Goal: Locate all lines in the data below that hold "joints" and show them.

Collected data:
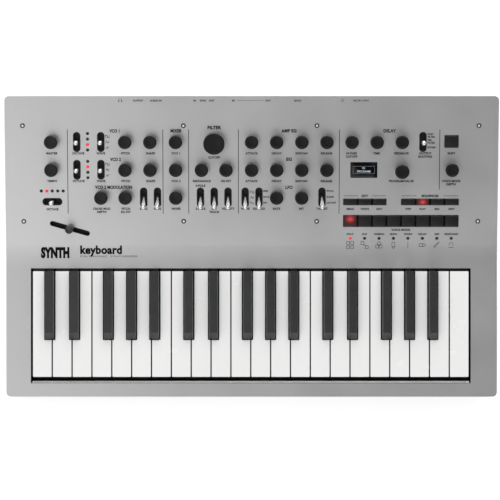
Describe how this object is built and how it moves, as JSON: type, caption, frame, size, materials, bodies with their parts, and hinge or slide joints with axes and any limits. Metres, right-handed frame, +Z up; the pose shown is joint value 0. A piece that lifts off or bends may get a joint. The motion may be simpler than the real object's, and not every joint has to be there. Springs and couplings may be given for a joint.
{
  "type": "keyboard synthesizer",
  "caption": "Compact keyboard synthesizer with slim hinged keys, turning knobs, lever switches, push buttons, a sprung slider, a metal panel and a wooden rear.",
  "frame": {"origin": "middle of the footprint, on the plane of the feet", "axes": "+X to the player's right along the keyboard, +Y away from the player, +Z up"},
  "size_m": [0.5, 0.305, 0.0831],
  "materials": {
    "panel_aluminium": "fine sandblasted, satin anodised",
    "case_plastic": "fine textured black moulding",
    "wood": "reddish-brown hardwood, satin oil",
    "steel_parts": "bright drawn steel",
    "spring_steel": "plain spring strip",
    "chassis_plastic": "dark glass-filled moulding",
    "white_key_plastic": "smooth, slightly warm white",
    "black_key_plastic": "satin black",
    "knob_rubber": "soft matt black",
    "lever_chrome": "bright plated",
    "button_plastic": "smoked translucent black",
    "circuit_board": "green solder mask",
    "component_body": "black moulded components",
    "led_lens": "tinted red lens",
    "display_glass": "dark polished window",
    "socket_black": "black moulded",
    "foot_rubber": "matt black"
  },
  "bodies": {
    "case": {"top_panel": "panel_aluminium", "bottom_case": "case_plastic", "rear_panel": "wood", "keybed_chassis": "chassis_plastic", "key_pivot_rod": "steel_parts", "key_contact_board": "circuit_board", "key_springs": "spring_steel", "control_board": "circuit_board", "potentiometers": "component_body", "switch_bodies": "component_body", "indicator_lights": "led_lens", "display_module": "display_glass", "main_board": "circuit_board", "jack_sockets": "socket_black", "screws": "steel_parts", "rubber_feet": "foot_rubber"},
    "white_keys_c_f": {"white_keys_c_f": "white_key_plastic"},
    "white_keys_d": {"white_keys_d": "white_key_plastic"},
    "white_keys_e_b": {"white_keys_e_b": "white_key_plastic"},
    "white_keys_g": {"white_keys_g": "white_key_plastic"},
    "white_keys_a": {"white_keys_a": "white_key_plastic"},
    "black_keys": {"black_keys": "black_key_plastic"},
    "levers_upper": {"levers_upper": "lever_chrome"},
    "levers_middle": {"levers_middle": "lever_chrome"},
    "levers_lower": {"levers_lower": "lever_chrome"},
    "octave_lever": {"octave_lever": "lever_chrome"},
    "pitch_slider": {"pitch_slider": "button_plastic"},
    "step_buttons": {"step_buttons": "button_plastic"},
    "function_buttons": {"function_buttons": "button_plastic"},
    "shift_button": {"shift_button": "button_plastic"},
    "power_button": {"power_button": "button_plastic"},
    "knob_master_level": {"knob_master_level": "knob_rubber"},
    "knob_tempo": {"knob_tempo": "knob_rubber"},
    "knob_osc1_pitch": {"knob_osc1_pitch": "knob_rubber"},
    "knob_osc1_shape": {"knob_osc1_shape": "knob_rubber"},
    "knob_osc2_pitch": {"knob_osc2_pitch": "knob_rubber"},
    "knob_osc2_shape": {"knob_osc2_shape": "knob_rubber"},
    "knob_cross_mod": {"knob_cross_mod": "knob_rubber"},
    "knob_pitch_envelope": {"knob_pitch_envelope": "knob_rubber"},
    "knob_mix_osc1": {"knob_mix_osc1": "knob_rubber"},
    "knob_mix_osc2": {"knob_mix_osc2": "knob_rubber"},
    "knob_mix_noise": {"knob_mix_noise": "knob_rubber"},
    "knob_resonance": {"knob_resonance": "knob_rubber"},
    "knob_filter_envelope": {"knob_filter_envelope": "knob_rubber"},
    "knob_amp_attack": {"knob_amp_attack": "knob_rubber"},
    "knob_amp_decay": {"knob_amp_decay": "knob_rubber"},
    "knob_amp_sustain": {"knob_amp_sustain": "knob_rubber"},
    "knob_amp_release": {"knob_amp_release": "knob_rubber"},
    "knob_env_attack": {"knob_env_attack": "knob_rubber"},
    "knob_env_decay": {"knob_env_decay": "knob_rubber"},
    "knob_env_sustain": {"knob_env_sustain": "knob_rubber"},
    "knob_env_release": {"knob_env_release": "knob_rubber"},
    "knob_lfo_rate": {"knob_lfo_rate": "knob_rubber"},
    "knob_lfo_depth": {"knob_lfo_depth": "knob_rubber"},
    "knob_delay_cutoff": {"knob_delay_cutoff": "knob_rubber"},
    "knob_delay_time": {"knob_delay_time": "knob_rubber"},
    "knob_delay_feedback": {"knob_delay_feedback": "knob_rubber"},
    "knob_voice_depth": {"knob_voice_depth": "knob_rubber"},
    "knob_filter_cutoff": {"knob_filter_cutoff": "knob_rubber"},
    "knob_program_encoder": {"knob_program_encoder": "knob_rubber"}
  },
  "joints": [
    {"name": "white_keys_c_f_press", "type": "hinge", "parent": "case", "child": "white_keys_c_f", "pos_m": [0, 0, 0.043], "axis": [1, 0, 0], "range_deg": [0, 3.5], "stiffness_Nm_per_rad": 3.5, "springref_deg": -11.46, "deforming": ["key_springs"]},
    {"name": "white_keys_d_press", "type": "hinge", "parent": "case", "child": "white_keys_d", "pos_m": [0, 0, 0.043], "axis": [1, 0, 0], "range_deg": [0, 3.5], "stiffness_Nm_per_rad": 1.5, "springref_deg": -11.46, "deforming": ["key_springs"]},
    {"name": "white_keys_e_b_press", "type": "hinge", "parent": "case", "child": "white_keys_e_b", "pos_m": [0, 0, 0.043], "axis": [1, 0, 0], "range_deg": [0, 3.5], "stiffness_Nm_per_rad": 3, "springref_deg": -11.46, "deforming": ["key_springs"]},
    {"name": "white_keys_g_press", "type": "hinge", "parent": "case", "child": "white_keys_g", "pos_m": [0, 0, 0.043], "axis": [1, 0, 0], "range_deg": [0, 3.5], "stiffness_Nm_per_rad": 1.5, "springref_deg": -11.46, "deforming": ["key_springs"]},
    {"name": "white_keys_a_press", "type": "hinge", "parent": "case", "child": "white_keys_a", "pos_m": [0, 0, 0.043], "axis": [1, 0, 0], "range_deg": [0, 3.5], "stiffness_Nm_per_rad": 1.5, "springref_deg": -11.46, "deforming": ["key_springs"]},
    {"name": "black_keys_press", "type": "hinge", "parent": "case", "child": "black_keys", "pos_m": [0, 0, 0.043], "axis": [1, 0, 0], "range_deg": [0, 3.5], "stiffness_Nm_per_rad": 22.5, "springref_deg": -11.46, "deforming": ["key_springs"]},
    {"name": "levers_upper_flip", "type": "hinge", "parent": "case", "child": "levers_upper", "pos_m": [0, 0.10698, 0.06189], "axis": [1, 0, 0], "range_deg": [-27, 27]},
    {"name": "levers_middle_flip", "type": "hinge", "parent": "case", "child": "levers_middle", "pos_m": [0, 0.07902, 0.05826], "axis": [1, 0, 0], "range_deg": [-27, 27]},
    {"name": "levers_lower_flip", "type": "hinge", "parent": "case", "child": "levers_lower", "pos_m": [0, 0.05105, 0.05463], "axis": [1, 0, 0], "range_deg": [-54, 0]},
    {"name": "octave_lever_flip", "type": "hinge", "parent": "case", "child": "octave_lever", "pos_m": [-0.2024, 0.04674, 0.05407], "axis": [0, 0.9917, 0.1288], "range_deg": [-27, 27]},
    {"name": "pitch_slide", "type": "slide", "parent": "case", "child": "pitch_slider", "axis": [0.9617, -0.2717, -0.0353], "range_m": [-0.016, 0.016], "stiffness_N_per_m": 40},
    {"name": "step_buttons_press", "type": "slide", "parent": "case", "child": "step_buttons", "axis": [0, 0.1288, -0.9917], "range_m": [0, 0.001], "stiffness_N_per_m": 480, "springref_m": -0.003},
    {"name": "function_buttons_press", "type": "slide", "parent": "case", "child": "function_buttons", "axis": [0, 0.1288, -0.9917], "range_m": [0, 0.001], "stiffness_N_per_m": 420, "springref_m": -0.003},
    {"name": "shift_button_press", "type": "slide", "parent": "case", "child": "shift_button", "axis": [0, 0.1288, -0.9917], "range_m": [0, 0.001], "stiffness_N_per_m": 60, "springref_m": -0.003},
    {"name": "power_button_press", "type": "slide", "parent": "case", "child": "power_button", "axis": [0, -1, 0], "range_m": [0, 0.0015], "stiffness_N_per_m": 150, "springref_m": -0.004},
    {"name": "knob_filter_cutoff_turn", "type": "hinge", "parent": "case", "child": "knob_filter_cutoff", "pos_m": [-0.03795, 0.10525, 0.06671], "axis": [0, -0.1288, 0.9917], "range_deg": [-150, 150]},
    {"name": "knob_program_encoder_turn", "type": "hinge", "parent": "case", "child": "knob_program_encoder", "pos_m": [0.1518, 0.07768, 0.06313], "axis": [0, -0.1288, 0.9917], "continuous": true},
    {"name": "knob_master_level_turn", "type": "hinge", "parent": "case", "child": "knob_master_level", "pos_m": [-0.2024, 0.10694, 0.06693], "axis": [0, -0.1288, 0.9917], "range_deg": [-150, 150]},
    {"name": "knob_tempo_turn", "type": "hinge", "parent": "case", "child": "knob_tempo", "pos_m": [-0.2024, 0.07897, 0.0633], "axis": [0, -0.1288, 0.9917], "range_deg": [-150, 150]},
    {"name": "knob_osc1_pitch_turn", "type": "hinge", "parent": "case", "child": "knob_osc1_pitch", "pos_m": [-0.12776, 0.10694, 0.06693], "axis": [0, -0.1288, 0.9917], "range_deg": [-150, 150]},
    {"name": "knob_osc1_shape_turn", "type": "hinge", "parent": "case", "child": "knob_osc1_shape", "pos_m": [-0.10247, 0.10694, 0.06693], "axis": [0, -0.1288, 0.9917], "range_deg": [-150, 150]},
    {"name": "knob_osc2_pitch_turn", "type": "hinge", "parent": "case", "child": "knob_osc2_pitch", "pos_m": [-0.12776, 0.07897, 0.0633], "axis": [0, -0.1288, 0.9917], "range_deg": [-150, 150]},
    {"name": "knob_osc2_shape_turn", "type": "hinge", "parent": "case", "child": "knob_osc2_shape", "pos_m": [-0.10247, 0.07897, 0.0633], "axis": [0, -0.1288, 0.9917], "range_deg": [-150, 150]},
    {"name": "knob_cross_mod_turn", "type": "hinge", "parent": "case", "child": "knob_cross_mod", "pos_m": [-0.15231, 0.051, 0.05966], "axis": [0, -0.1288, 0.9917], "range_deg": [-150, 150]},
    {"name": "knob_pitch_envelope_turn", "type": "hinge", "parent": "case", "child": "knob_pitch_envelope", "pos_m": [-0.12776, 0.051, 0.05966], "axis": [0, -0.1288, 0.9917], "range_deg": [-150, 150]},
    {"name": "knob_mix_osc1_turn", "type": "hinge", "parent": "case", "child": "knob_mix_osc1", "pos_m": [-0.07666, 0.10694, 0.06693], "axis": [0, -0.1288, 0.9917], "range_deg": [-150, 150]},
    {"name": "knob_mix_osc2_turn", "type": "hinge", "parent": "case", "child": "knob_mix_osc2", "pos_m": [-0.07666, 0.07897, 0.0633], "axis": [0, -0.1288, 0.9917], "range_deg": [-150, 150]},
    {"name": "knob_mix_noise_turn", "type": "hinge", "parent": "case", "child": "knob_mix_noise", "pos_m": [-0.07666, 0.051, 0.05966], "axis": [0, -0.1288, 0.9917], "range_deg": [-150, 150]},
    {"name": "knob_resonance_turn", "type": "hinge", "parent": "case", "child": "knob_resonance", "pos_m": [-0.0506, 0.07897, 0.0633], "axis": [0, -0.1288, 0.9917], "range_deg": [-150, 150]},
    {"name": "knob_filter_envelope_turn", "type": "hinge", "parent": "case", "child": "knob_filter_envelope", "pos_m": [-0.02581, 0.07897, 0.0633], "axis": [0, -0.1288, 0.9917], "range_deg": [-150, 150]},
    {"name": "knob_amp_attack_turn", "type": "hinge", "parent": "case", "child": "knob_amp_attack", "pos_m": [0, 0.10694, 0.06693], "axis": [0, -0.1288, 0.9917], "range_deg": [-150, 150]},
    {"name": "knob_amp_decay_turn", "type": "hinge", "parent": "case", "child": "knob_amp_decay", "pos_m": [0.0253, 0.10694, 0.06693], "axis": [0, -0.1288, 0.9917], "range_deg": [-150, 150]},
    {"name": "knob_amp_sustain_turn", "type": "hinge", "parent": "case", "child": "knob_amp_sustain", "pos_m": [0.0506, 0.10694, 0.06693], "axis": [0, -0.1288, 0.9917], "range_deg": [-150, 150]},
    {"name": "knob_amp_release_turn", "type": "hinge", "parent": "case", "child": "knob_amp_release", "pos_m": [0.0759, 0.10694, 0.06693], "axis": [0, -0.1288, 0.9917], "range_deg": [-150, 150]},
    {"name": "knob_env_attack_turn", "type": "hinge", "parent": "case", "child": "knob_env_attack", "pos_m": [0, 0.07897, 0.0633], "axis": [0, -0.1288, 0.9917], "range_deg": [-150, 150]},
    {"name": "knob_env_decay_turn", "type": "hinge", "parent": "case", "child": "knob_env_decay", "pos_m": [0.0253, 0.07897, 0.0633], "axis": [0, -0.1288, 0.9917], "range_deg": [-150, 150]},
    {"name": "knob_env_sustain_turn", "type": "hinge", "parent": "case", "child": "knob_env_sustain", "pos_m": [0.0506, 0.07897, 0.0633], "axis": [0, -0.1288, 0.9917], "range_deg": [-150, 150]},
    {"name": "knob_env_release_turn", "type": "hinge", "parent": "case", "child": "knob_env_release", "pos_m": [0.0759, 0.07897, 0.0633], "axis": [0, -0.1288, 0.9917], "range_deg": [-150, 150]},
    {"name": "knob_lfo_rate_turn", "type": "hinge", "parent": "case", "child": "knob_lfo_rate", "pos_m": [0.0253, 0.051, 0.05966], "axis": [0, -0.1288, 0.9917], "range_deg": [-150, 150]},
    {"name": "knob_lfo_depth_turn", "type": "hinge", "parent": "case", "child": "knob_lfo_depth", "pos_m": [0.0506, 0.051, 0.05966], "axis": [0, -0.1288, 0.9917], "range_deg": [-150, 150]},
    {"name": "knob_delay_cutoff_turn", "type": "hinge", "parent": "case", "child": "knob_delay_cutoff", "pos_m": [0.1012, 0.10694, 0.06693], "axis": [0, -0.1288, 0.9917], "range_deg": [-150, 150]},
    {"name": "knob_delay_time_turn", "type": "hinge", "parent": "case", "child": "knob_delay_time", "pos_m": [0.1265, 0.10694, 0.06693], "axis": [0, -0.1288, 0.9917], "range_deg": [-150, 150]},
    {"name": "knob_delay_feedback_turn", "type": "hinge", "parent": "case", "child": "knob_delay_feedback", "pos_m": [0.1518, 0.10694, 0.06693], "axis": [0, -0.1288, 0.9917], "range_deg": [-150, 150]},
    {"name": "knob_voice_depth_turn", "type": "hinge", "parent": "case", "child": "knob_voice_depth", "pos_m": [0.2024, 0.07897, 0.0633], "axis": [0, -0.1288, 0.9917], "range_deg": [-150, 150]}
  ]
}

Final result:
Describe how this object is built and how it moves, as JSON: type, caption, frame, size, materials, bodies with their parts, and hinge or slide joints with axes and any limits. Metres, right-handed frame, +Z up; the pose shown is joint value 0. A piece that lifts off or bends may get a joint. The motion may be simpler than the real object's, and not every joint has to be there. Springs and couplings may be given for a joint.
  "joints": [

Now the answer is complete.